When the announcement was made after dinner at the station, he turned out to be right.

“I can tell you guys, I’ve been in the fire service a long time, I’ve been around it a long time. Excuse my language when I say this, but y’all kicked ass,” longtime Puppy Creek Fire Department Chief John Joseph said. “To accomplish what you accomplished is honestly unheard-of.”

Joseph, current Puppy Creek Chief Richard Whiteside, county fire Commissioner Bobby Wright, Hoke Sheriff Roderick Virgil and Hoke Emergency Management were among the local leaders who joined in celebrating the news.

The station’s roster of volunteer firefighters includes over 30 people, plus many other supporters who have worked to get the department running again. It took the efforts of many different offices to get the department the better rating, Kennedy explained.

“We come in and evaluate the fire department, the water department, the 911 center and the fire marshal’s office. We take those numbers and divide them together. Everything has a score on a point scale. You total it up and you get your score,” Kennedy said.

The work of fellow fire departments around the county that respond to mutual aid calls is also taken into account, he said.

Tylertown Fire Department has a long history of providing fire protection in the Tylertown community of the Doc Brown Road area. The Hoke County Board of Commissioners voted in 2022 to award the station a new contract for fire protection services.

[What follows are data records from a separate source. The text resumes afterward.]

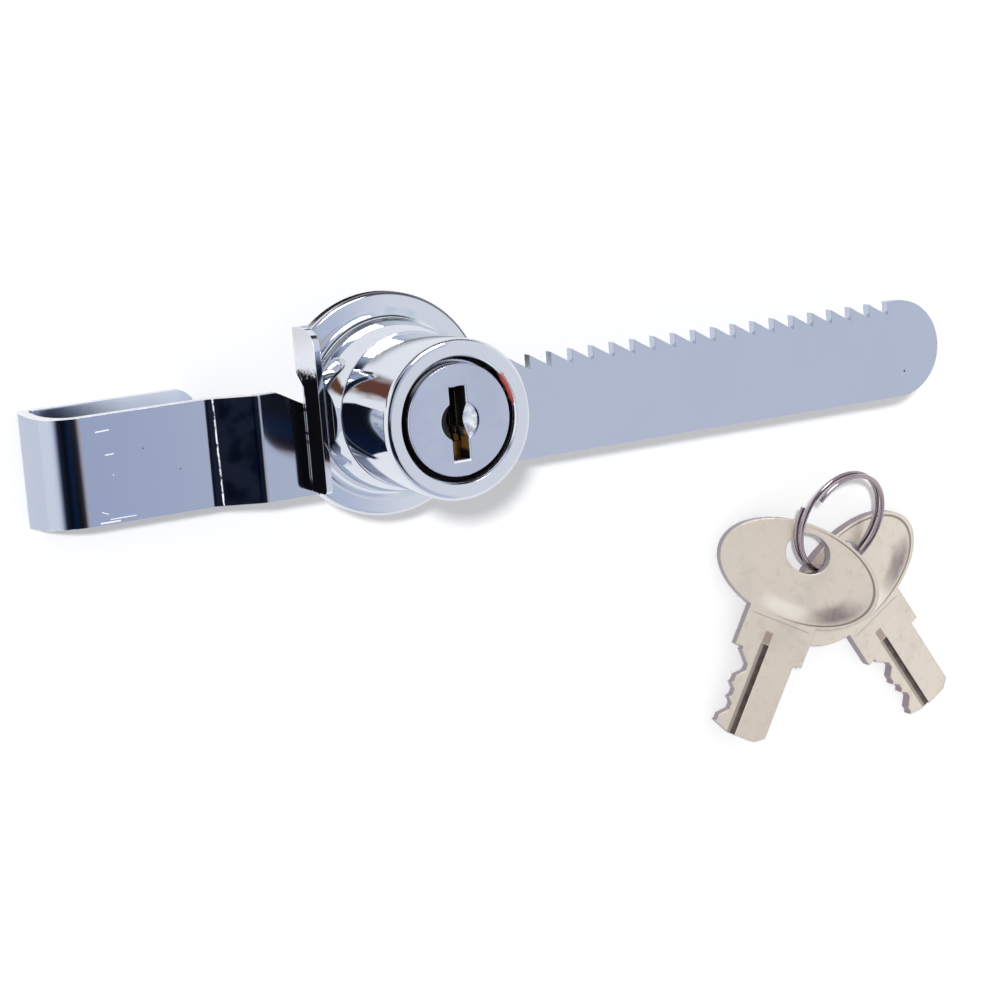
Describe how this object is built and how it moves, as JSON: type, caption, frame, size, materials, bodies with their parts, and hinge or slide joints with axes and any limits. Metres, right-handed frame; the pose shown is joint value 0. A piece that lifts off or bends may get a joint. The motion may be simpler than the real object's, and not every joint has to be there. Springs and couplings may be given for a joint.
{
  "type": "ratchet showcase lock",
  "caption": "Keyed ratchet lock on a hooked, toothed bar for sliding glass showcase doors, with keys on a split ring.",
  "frame": {"origin": "axis of the lock's cylinder at the back face of its back plate, with the lock pushed on as far as the picture shows", "axes": "+Z along the cylinder toward the person with the key, +X along the bar toward its free end, +Y toward the teeth; the object lies on its hook's rear leg, about 9.4 mm below Z = 0"},
  "size_m": [0.1541, 0.0824, 0.035],
  "materials": {
    "bar_steel": "bright chrome plate on rolled steel strip",
    "plate_steel": "bright chrome plate on pressed steel",
    "housing_zinc": "bright chrome plate on die-cast zinc",
    "sleeve_steel": "bright chrome, fine brushed front ring",
    "plug_zinc": "fine brushed face, plated",
    "wafer_brass": "stamped brass",
    "pawl_steel": "sintered steel",
    "spring_steel": "spring wire",
    "rivet_steel": "plated steel, ground flush",
    "key_nickel": "nickel plated brass, satin",
    "ring_steel": "nickel plated wire"
  },
  "bodies": {
    "bar": {"ratchet_bar": "bar_steel"},
    "lock_body": {"back_plate": "plate_steel", "housing": "housing_zinc", "cap_sleeve": "sleeve_steel", "plate_rivet_1": "rivet_steel", "plate_rivet_2": "rivet_steel", "plate_rivet_3": "rivet_steel", "pawl_spring": "spring_steel"},
    "plug_body": {"plug": "plug_zinc", "retaining_clip": "spring_steel", "wafer_spring_1": "spring_steel", "wafer_spring_2": "spring_steel", "wafer_spring_3": "spring_steel", "wafer_spring_4": "spring_steel", "wafer_spring_5": "spring_steel"},
    "pawl_body": {"pawl": "pawl_steel"},
    "ring_body": {"split_ring": "ring_steel", "key_back": "key_nickel"},
    "key_body": {"key_front": "key_nickel"},
    "wafer_body_1": {"wafer_1": "wafer_brass"},
    "wafer_body_2": {"wafer_2": "wafer_brass"},
    "wafer_body_3": {"wafer_3": "wafer_brass"},
    "wafer_body_4": {"wafer_4": "wafer_brass"},
    "wafer_body_5": {"wafer_5": "wafer_brass"}
  },
  "joints": [
    {"name": "lock_slide", "type": "slide", "parent": "bar", "child": "lock_body", "axis": [1, 0, 0], "range_m": [-0.00357, 0.08211]},
    {"name": "plug_turn", "type": "hinge", "parent": "lock_body", "child": "plug_body", "pos_m": [0, 0, 0.0256], "axis": [0, 0, -1], "range_deg": [0, 60]},
    {"name": "pawl_lift", "type": "slide", "parent": "lock_body", "child": "pawl_body", "axis": [0, 1, 0], "range_m": [0, 0.0022], "deforming": ["pawl_spring"]},
    {"name": "wafer_slide_1", "type": "slide", "parent": "plug_body", "child": "wafer_body_1", "axis": [0, 1, 0], "range_m": [0, 0.0005], "deforming": ["wafer_spring_1"]},
    {"name": "wafer_slide_2", "type": "slide", "parent": "plug_body", "child": "wafer_body_2", "axis": [0, 1, 0], "range_m": [0, 0.0005], "deforming": ["wafer_spring_2"]},
    {"name": "wafer_slide_3", "type": "slide", "parent": "plug_body", "child": "wafer_body_3", "axis": [0, 1, 0], "range_m": [0, 0.0005], "deforming": ["wafer_spring_3"]},
    {"name": "wafer_slide_4", "type": "slide", "parent": "plug_body", "child": "wafer_body_4", "axis": [0, 1, 0], "range_m": [0, 0.0005], "deforming": ["wafer_spring_4"]},
    {"name": "wafer_slide_5", "type": "slide", "parent": "plug_body", "child": "wafer_body_5", "axis": [0, 1, 0], "range_m": [0, 0.0005], "deforming": ["wafer_spring_5"]},
    {"name": "keys_lift", "type": "slide", "parent": "bar", "child": "ring_body", "axis": [0, 0, 1], "range_m": [0, 0.05]},
    {"name": "key_swing", "type": "hinge", "parent": "ring_body", "child": "key_body", "pos_m": [0.08148, -0.0311, -0.00377], "axis": [0.132, -0.3005, 0.9446], "range_deg": [-60, 0]}
  ],
  "couplings": [
    {"joint": "pawl_lift", "follows": "plug_turn", "m_per_rad": 0.0021008}
  ]
}
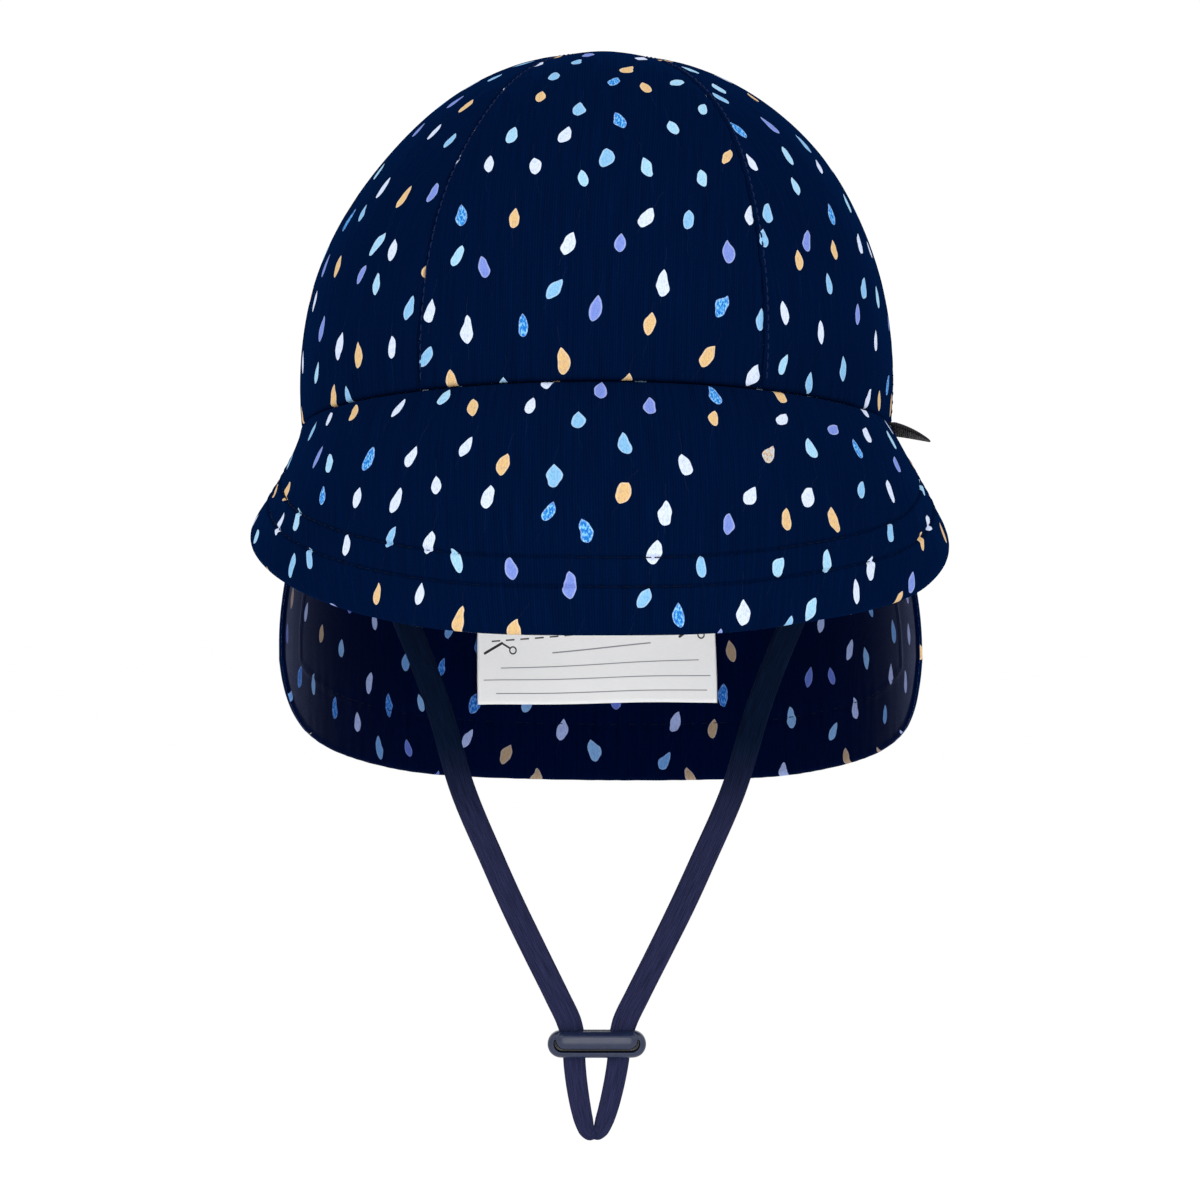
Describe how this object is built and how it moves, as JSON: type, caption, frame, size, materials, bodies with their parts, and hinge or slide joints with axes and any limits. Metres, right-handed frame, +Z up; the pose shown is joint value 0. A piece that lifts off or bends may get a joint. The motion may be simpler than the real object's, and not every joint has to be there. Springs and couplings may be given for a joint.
{
  "type": "legionnaire hat",
  "caption": "Toddler's legionnaire hat in printed cotton jersey, with a sewn crown, a soft peak, a neck flap and a chin strap with a slider.",
  "frame": {"origin": "centre of the head opening, in the plane of the rim, where the hat sits on a head", "axes": "+Z up as worn, -Y to the front of the hat, +X to the wearer's left, where the side tag is"},
  "size_m": [0.1736, 0.2165, 0.2742],
  "materials": {
    "printed_jersey": "navy cotton jersey printed with scattered pale teardrops",
    "strap_jersey": "flat tube of plain navy jersey",
    "slider_plastic": "moulded, semi-gloss",
    "label_satin": "white satin tape with a dashed line and ruled lines",
    "tag_tape": "black woven tape, bare"
  },
  "bodies": {
    "root": {"panel_front": "printed_jersey", "panel_front_left": "printed_jersey", "panel_back_left": "printed_jersey", "panel_back": "printed_jersey", "panel_back_right": "printed_jersey", "panel_front_right": "printed_jersey", "peak": "printed_jersey", "neck_flap": "printed_jersey", "chin_strap": "strap_jersey", "slider": "slider_plastic", "name_label": "label_satin", "side_tag": "tag_tape"}
  },
  "joints": []
}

McCollum shared thanks to the other departments for their support. Tylertown will keep working on getting better from here, the chief said.

“You always want to do better. You never want to stop. You always want to keep improving,” McCollum said. “The next step right now, the biggest step, is to build us a station. Someone says, how is that going to happen? Some didn’t think we were going to get where we are now, but we have. So we’re going to build a station. We’ve just got to find the right people to come in and help us.”